A, B, Cs… of Deep Learning Hyperparameters

D eep learning is currently in the news because of its accuracy and the controls over the models we have. With lots of programming software as TensorFlow , Keras , Caffe , and a huge list in the way simplified the work of programming for deep learning. Now we do not have to worry about backpropagation steps, weight updations, etc, but just have to tune hyperparameters.

However, people in deep learning know it is not a ‘ just ’ thing. With high prediction accuracy, deep learning is boon to have lots of hyperparameters that are employed by practitioners according to their tasks or kind of problem on which they are implementing deep learning models.

AIis a boon to the world but can be a curse to you if you do not use it wisely, And to use it wisely, you need to understand it precisely.

So to “ understand them precisely ” we need to answer three Ws, i.e when, where, and in what context. And before that, let us list them for a smooth start.

We are going to discuss the three Ws of the following hyperparameters:

Learning Rate
Number of hidden units and Number of hidden layers
β (Gradient Descent with momentum)
β1, β2, and ϵ (Adam optimizer)
Learning rate decay
Mini-batch size (Mini-Batch Gradient descent)

1. Learning Rate

When you write the most fundamental form of gradient descent and update the parameters, here is where the learning rate appears

Steps of Gradient Descent (Published by Author)

The learning rate decides how long jump you are going to take in each iteration of gradient descent. Generally, the learning rate is between 0.001 and 1, this can vary as you progress towards the minima of the function.

2. Number of hidden layer and hidden units

Another important hyperparameter is the number of hidden units in a hidden layer and hidden layer itself. It decides how complex is the function described in the given data points by the model. More the number of hidden units and hidden layers, more complex is the function outlined by the model, hence more chances of overfitting.

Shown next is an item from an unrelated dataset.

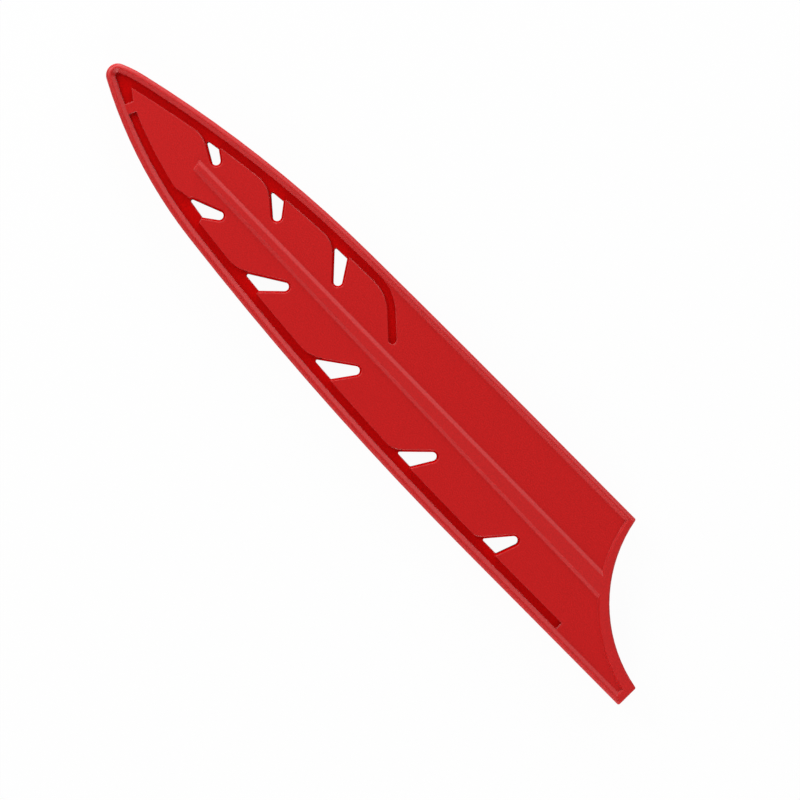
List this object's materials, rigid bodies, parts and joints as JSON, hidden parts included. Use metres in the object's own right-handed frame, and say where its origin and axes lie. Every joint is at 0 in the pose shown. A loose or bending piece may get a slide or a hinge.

Frequently, people take lots of hidden layers and hidden units to make a deep neural network and use some techniques like L2 or dropout regularization, which prevents the stipulations of overfitting the data.

There is no prescribed way for determining the correct or optimal number of layers, you have to commence with some minimum number and increment it until you reach a desirable predictive accuracy. That is the reason why applied machine learning is a highly iterative process.

Another parameter is your system, CPU , or GPU that determines the number of hidden layers and units. As it is a highly iterative process, you want the results of each iteration promptly, for that you should have high computational powers.

3. Gradient Descent with a Momentum

What is a Weighted Average?

Suppose we recorded the temperature of 200 days of summer (scatter distribution in yellow). The additional curves represent the weighted average of temperature with different weights (beta).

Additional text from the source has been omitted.